Oh, so he thinks apparent Islamic propaganda is such a big deal, does he? And all because, at least according to him, there's movie deals in the cards. But if that's all comics have come to stand for, then it only demonstrates why they're failing.
Quesada thinks the industry is at a creative high point as well. "I've been working as a comic professional since 1990, and even then people were already talking about the wide variety of comics being sold," he says. "Now it's way wider. The direct market is a boon to creativity. It allows someone with the right idea and a great story to find an audience. And the ability to publish for newcomers is easier than it's ever been. Printing costs are much lower. You can crowdfund your book. There's no excuse."
He's right about one thing: there's no excuse...for desecrating mainstream superhero products at the expense of what they were created for, and fandom. He doesn't belong at the Big Two, and it's time for him to retire already. The industry may be at creative highs, but not if they make leftism the only direction you can take, politically or otherwise. Marvel and DC haven't been very creative for a long time.
And the audience for those books exists. Former readers are replaced by new ones. Yes, stores go out of business, but they too are replaced by new ones. According to Diamond Comic Distributors, which distributes comics for most of the industry's heavyweights, the number of stores with active monthly accounts has increased slightly for three years in a row. And that doesn't take into account the fact that fans can now access comics on an array of digital platforms.

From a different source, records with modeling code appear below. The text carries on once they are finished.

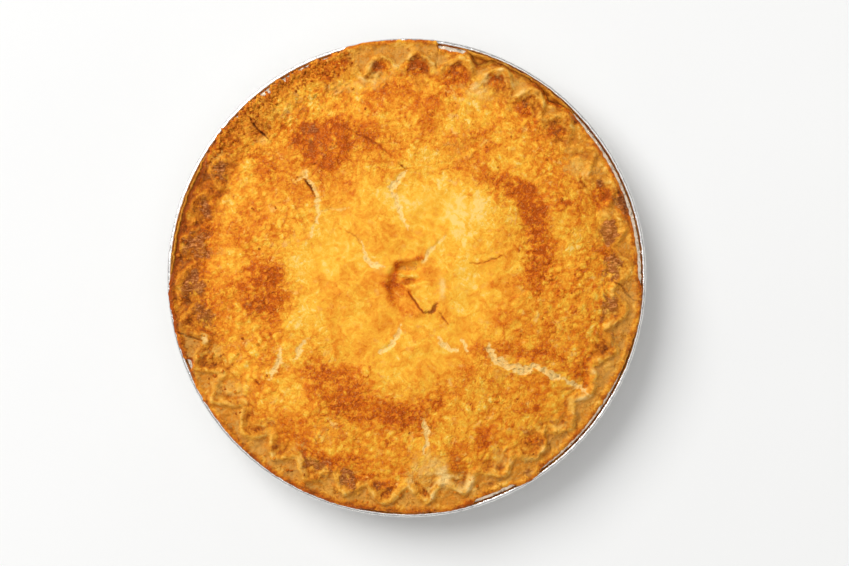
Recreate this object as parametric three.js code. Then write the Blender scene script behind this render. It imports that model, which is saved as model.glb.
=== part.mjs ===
import * as THREE from 'three';

// A fruit pie with a bottom and a top crust, baked in a foil pan. Millimetres, +Z up.
// The origin is the centre of the pan's flat base, and +Y is the far side of the pie.

const { degToRad, smoothstep } = THREE.MathUtils;

// Foil pan: a pressed sheet with a flange and a rolled bead
const foilThickness = 0.6;
const beadRadius = 1.25;
const panOuterRadius = 122.25;          // over the bead
const panMouthRadius = 110.5;           // where the wall bends into the flange
const panBaseRadius = 93;
const flangeHeight = 29.9;              // underside of the flange
const beadHeight = 29.7;                // centre of the bead
const baseBend = 4;
const mouthBend = 1.6;
const ribRadius = 62;                   // raised ring pressed into the base
const ribHalfWidth = 3;
const ribRise = 1.4;
const fluteCount = 36;
const fluteDepth = 0.45;

// Crusts
const clearance = 0.35;                 // left between pieces that touch
const bottomThickness = 3.6;
const rimThickness = 2.45;              // bottom crust where it lies on the flange
const crustEdgeRadius = 119.4;
const edgeRound = 0.6;
const topEdgeInset = 1.3;               // top crust's edge inside the bottom crust's edge
const domeRadius = 103.5;

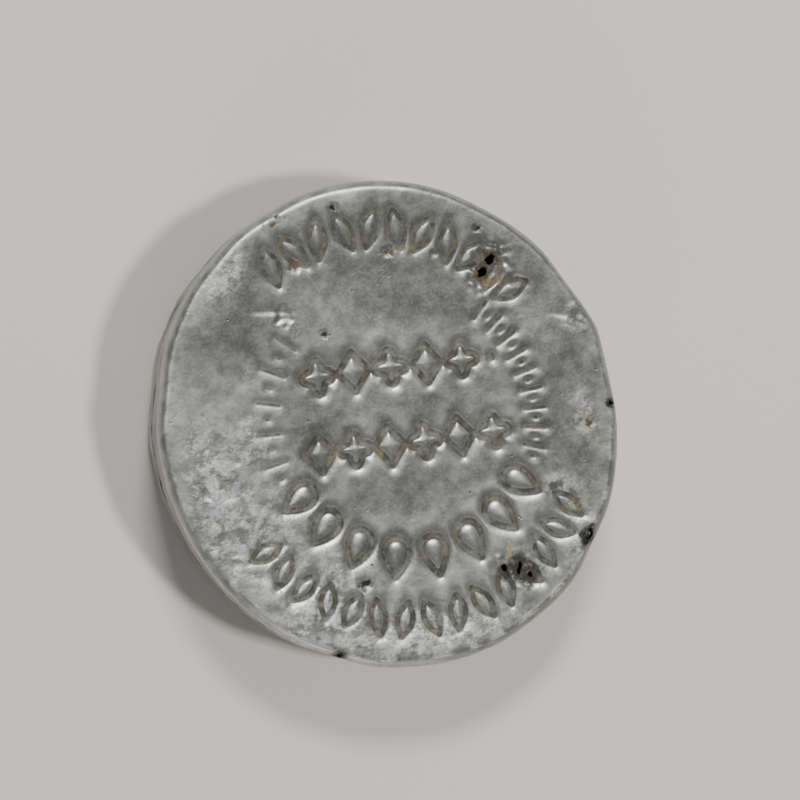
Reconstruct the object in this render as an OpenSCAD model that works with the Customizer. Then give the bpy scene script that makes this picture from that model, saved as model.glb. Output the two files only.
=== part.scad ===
// Round pressed-aluminium tin: a slip-on lid over a shallow base pan,
// with a paper slip and a folded paper packet of rolled rubber goods inside.
// Millimetres. The origin is the centre of the base's underside, +Z is up.

/* [Tin] */
// Outer diameter of the lid, and of the base below it
tin_d = 58; // [54:1:70]
// Height of the closed tin
tin_h = 16; // [15.5:0.5:22]
// Thickness of the aluminium sheet
sheet_t = 0.4; // [0.3:0.05:0.5]

/* [Lid] */
// Height of the lid, from its rim to its flat top
lid_h = 9; // [7:0.5:10]
// Radius of the shoulder between the lid's top and its skirt
lid_shoulder_r = 1.3; // [1:0.05:1.3]
// Radial clearance between the lid's skirt and the base's neck
slip_gap = 0.1; // [0.05:0.05:0.2]

/* [Base] */
// Radius of the corner between the base's foot and its wall
base_corner_r = 2; // [1:0.1:3]
// Diameter of the raised panel in the base's bottom
panel_d = 44; // [30:1:46]
// Height that the panel is raised by
panel_rise = 0.8; // [0.4:0.1:1]
// Outer radius of the curled edge around the base's mouth
curl_r = 0.8; // [0.6:0.1:1]

/* [Packet] */
// Diameter of the folded paper wrapper
packet_d = 46; // [42:1:48]
// Height of the folded paper wrapper
packet_h = 8.6; // [8.4:0.1:9]
// Thickness of the folded paper
wrapper_t = 0.25; // [0.15:0.05:0.3]
// Diameter of the gummed seal over the wrapper's pleats
seal_d = 15; // [12:1:20]
// Diameter of the round paper slip that lies on the packet
slip_d = 51; // [46:1:52]
// Thickness of the slip and of the seal
slip_t = 0.2; // [0.15:0.05:0.25]

/* [Rubber rolls] */
// Outer diameter of one rolled rim
roll_d = 41; // [34:1:41]
// Thickness of the rubber film inside the rim
film_t = 0.2; // [0.15:0.05:0.3]

/* [Hidden] */
$fn = 128;

arc_steps = 10;          // straight pieces in each rounded stretch of a profile
roll_count = 3;
rest_gap = 0.1;          // gap left between loose pieces that lie on each other
roll_gap = 0.03;         // gap above and below each roll, which the wrapper holds
gather_r = 2.5;          // hole where the wrapper's pleats meet, under the seal
wrapper_corner_r = 1.6;
curl_end_angle = 240;    // how far round the mouth's edge is curled

tin_r = tin_d / 2;
rim_z = tin_h - lid_h;                          // underside of the lid's rim
shoulder_z = rim_z - rest_gap;                  // top of the base's shoulder
neck_r = tin_r - sheet_t - slip_gap;            // outside of the base's neck
neck_top_z = tin_h - sheet_t - rest_gap;        // top of the curled edge
packet_z = panel_rise + sheet_t + rest_gap;     // underside of the wrapper
seal_z = packet_z + packet_h;
slip_z = seal_z + slip_t + rest_gap;
roll_room = packet_h - 2 * wrapper_t - roll_gap;         // height that the rolls share
roll_pitch = roll_room / roll_count;
roll_t = roll_pitch - roll_gap;                          // thickness of one rolled rim
roll_z = packet_z + wrapper_t + roll_gap + roll_t / 2;   // middle of the lowest roll

// Points of an arc about a centre, from one angle to another.
function arc(centre, r, from, to) = [
    for (i = [0 : arc_steps])
        let (a = from + (to - from) * i / arc_steps)
            centre + r * [cos(a), sin(a)]
];

// Unit normal on the left of the way from a to b.
function left_of(a, b) =
    let (d = (b - a) / norm(b - a)) [-d.y, d.x];

// A path moved to its left by t, with mitred corners.
function shifted(path, t) =
    let (last = len(path) - 1) [
        for (i = [0 : last])
            let (
                before = left_of(path[max(i - 1, 0)], path[max(i, 1)]),
                after = left_of(path[min(i, last - 1)], path[min(i + 1, last)])
            )
                path[i] + t * (before + after) / (1 + before * after)
    ];

// A round sheet part. The path is its outer face, with the sheet on the path's left.
module round_sheet(path, t) {
    inner = shifted(path, t);
    last = len(inner) - 1;
    rotate_extrude()
        polygon(concat(path, [for (i = [last : -1 : 0]) inner[i]]));
}

module base_pan() {
    curl_centre = [neck_r - curl_r, neck_top_z - curl_r];
    color([0.62, 0.63, 0.62])
        round_sheet(concat(
            [
                [0, panel_rise],
                [panel_d / 2, panel_rise],
                [panel_d / 2 + panel_rise, 0]
            ],
            arc([tin_r - base_corner_r, base_corner_r], base_corner_r, -90, 0),
            [
                [tin_r, shoulder_z - (tin_r - neck_r)],
                [neck_r, shoulder_z]
            ],
            arc(curl_centre, curl_r, 0, curl_end_angle)
        ), sheet_t);
}

module lid() {
    color([0.68, 0.69, 0.68])
        round_sheet(concat(
            [[tin_r, rim_z]],
            arc([tin_r - lid_shoulder_r, tin_h - lid_shoulder_r], lid_shoulder_r, 0, 90),
            [[0, tin_h]]
        ), sheet_t);
}

module paper_slip() {
    color([0.80, 0.72, 0.55])
        translate([0, 0, slip_z])
            cylinder(d = slip_d, h = slip_t);
}

module paper_wrapper() {
    side_r = packet_d / 2;
    corner = wrapper_corner_r;
    color([0.76, 0.67, 0.48])
        translate([0, 0, packet_z])
            round_sheet(concat(
                [[0, 0]],
                arc([side_r - corner, corner], corner, -90, 0),
                arc([side_r - corner, packet_h - corner], corner, 0, 90),
                [[gather_r, packet_h]]
            ), wrapper_t);
}

module wrapper_seal() {
    color([0.55, 0.20, 0.14])
        translate([0, 0, seal_z])
            cylinder(d = seal_d, h = slip_t);
}

// One rubber sheath rolled up to its rim, counted from the bottom of the packet.
module rubber_roll(index) {
    rim_r = (roll_d - roll_t) / 2;
    color([0.72, 0.60, 0.38])
        translate([0, 0, roll_z + index * roll_pitch]) {
            rotate_extrude()
                translate([rim_r, 0])
                    circle(d = roll_t, $fn = 48);
            translate([0, 0, -film_t / 2])
                cylinder(r = rim_r, h = film_t);
        }
}

base_pan();
lid();
paper_slip();
paper_wrapper();
wrapper_seal();
for (i = [0 : roll_count - 1])
    rubber_roll(i);
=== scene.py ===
"""Looks of a small round aluminium tin: a worn, stamped lid, its base pan, and the paper goods inside.

Shapes are worked out in millimetres, in the CAD frame, and turned into metres when a mesh is made.
"""

import math

import bpy
import numpy as np
from mathutils import Matrix, Vector


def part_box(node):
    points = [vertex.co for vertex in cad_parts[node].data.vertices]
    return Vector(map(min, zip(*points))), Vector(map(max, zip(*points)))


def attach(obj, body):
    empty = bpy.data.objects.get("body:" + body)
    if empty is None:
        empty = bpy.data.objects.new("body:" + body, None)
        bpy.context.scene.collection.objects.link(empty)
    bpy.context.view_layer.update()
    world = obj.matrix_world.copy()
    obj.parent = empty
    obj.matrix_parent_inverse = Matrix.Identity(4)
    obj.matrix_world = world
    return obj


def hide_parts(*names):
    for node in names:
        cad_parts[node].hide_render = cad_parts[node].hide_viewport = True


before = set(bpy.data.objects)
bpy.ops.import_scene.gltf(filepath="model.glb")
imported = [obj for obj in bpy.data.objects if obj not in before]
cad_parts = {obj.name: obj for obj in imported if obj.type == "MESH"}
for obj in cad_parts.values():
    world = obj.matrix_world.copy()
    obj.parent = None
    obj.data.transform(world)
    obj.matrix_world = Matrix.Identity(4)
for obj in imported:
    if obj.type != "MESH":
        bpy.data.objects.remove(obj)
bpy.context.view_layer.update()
MM = 0.001


def cad_box_mm(node):
    """A CAD node's lowest and highest corner in millimetres."""
    low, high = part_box(node)
    return np.array(low) / MM, np.array(high) / MM


# ---------------------------------------------------------------- sizes

SHEET_T = 0.4                                   # thickness of the aluminium, as in the CAD
SHOULDER_R = 1.3                                # radius of the lid's shoulder, as in the CAD
LID_LOW, LID_HIGH = cad_box_mm("lid")
BASE_TOP = cad_box_mm("base_pan")[1][2]
PACKET_LOW, PACKET_HIGH = cad_box_mm("paper_wrapper")
SLIP_LOW, SLIP_HIGH = cad_box_mm("paper_slip")
SEAL_LOW, SEAL_HIGH = cad_box_mm("wrapper_seal")
TIN_R = LID_HIGH[0]
TIN_H = LID_HIGH[2]
RIM_Z = LID_LOW[2]

# ---------------------------------------------------------------- smooth maths on arrays


def smooth_step(x):
    x = np.clip(x, 0, 1)
    return x * x * (3 - 2 * x)


def ripple(x, y, size, seed, count=14):
    """A smooth random field of about -1 to 1, whose bumps are about size across."""
    rng = np.random.default_rng(seed)
    total = np.zeros_like(x)
    for _ in range(count):
        angle = rng.uniform(0, 2 * math.pi)
        k = 2 * math.pi / size * rng.uniform(0.55, 1.5)
        phase = rng.uniform(0, 2 * math.pi)
        total += np.cos(k * (x * math.cos(angle) + y * math.sin(angle)) + phase)
    return total / math.sqrt(count)


def angle_gap(a, b):
    """Signed difference of two angles in degrees, from -180 to 180."""
    return (a - b + 180) % 360 - 180


def turned_about(x, y, cx, cy, turn):
    """How far points lie from a place, along a direction turned by turn degrees and across it."""
    t = math.radians(turn)
    return (
        (x - cx) * math.cos(t) + (y - cy) * math.sin(t),
        (y - cy) * math.cos(t) - (x - cx) * math.sin(t),
    )


def blob(x, y, spot):
    """1 in the middle of an oval spot and 0 outside it, with a wavering edge."""
    cx, cy, rx, ry, turn = spot
    u, v = turned_about(x, y, cx, cy, turn)
    far = np.hypot(u / rx, v / ry)
    near = far < 2
    out = np.zeros_like(x)
    waver = ripple(x[near], y[near], 0.8 * (rx + ry), int(100 * rx + 10 * abs(cx) + abs(cy)))
    out[near] = smooth_step(1.5 - far[near] * (1 + 0.22 * waver))
    return out


# ---------------------------------------------------------------- how the tin is out of round

OVAL_SHARE = 0.028          # the tin is pressed oval by this share of its radius
OVAL_ANGLE = 104            # direction of the oval's long axis
# Places where the rim is pushed in or out: angle, half width in degrees, millimetres
RIM_DENTS = [
    (3, 10, -0.35), (17, 4, 0.18), (31, 8, -0.38), (58, 10, -0.22), (112, 6, -0.25), (130, 6, -0.15),
    (165, 7, -0.28), (174, 5, 0.12), (249, 6, -0.25), (258, 5, 0.10), (287, 10, 0.15),
    (310, 8, 0.22), (322, 6, -0.28), (346, 8, -0.15),
]


def out_of_round(points):
    """Moves points of the round tin to where the dented, slightly oval tin has them."""
    x, y = points[:, 0], points[:, 1]
    angle = np.degrees(np.arctan2(y, x))
    near_rim = (np.hypot(x, y) / TIN_R) ** 5
    local = np.zeros_like(x)
    for at, width, push in RIM_DENTS:
        local += push * np.exp(-(angle_gap(angle, at) / width) ** 2)
    share = OVAL_SHARE * np.cos(np.radians(2 * (angle - OVAL_ANGLE))) + near_rim * local / TIN_R
    moved = points.copy()
    moved[:, :2] *= (1 + share)[:, None]
    return moved


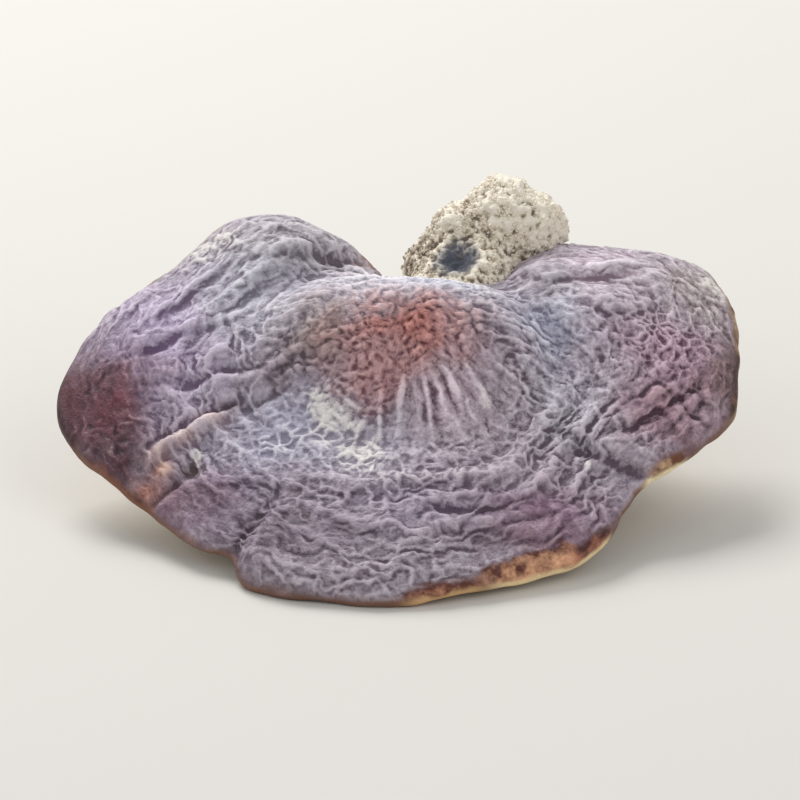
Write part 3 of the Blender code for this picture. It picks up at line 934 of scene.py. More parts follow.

The query is: are the replacements enough? I notice again, they've failed to provide even that kind of sales figure. So how do we know this is true? They don't give names of stores, I don't see what they're getting at.

This article is just another example of countless apologists who won't question artistic merit employed these days, nor whether it played any part in bringing down the reputation of a once fine medium.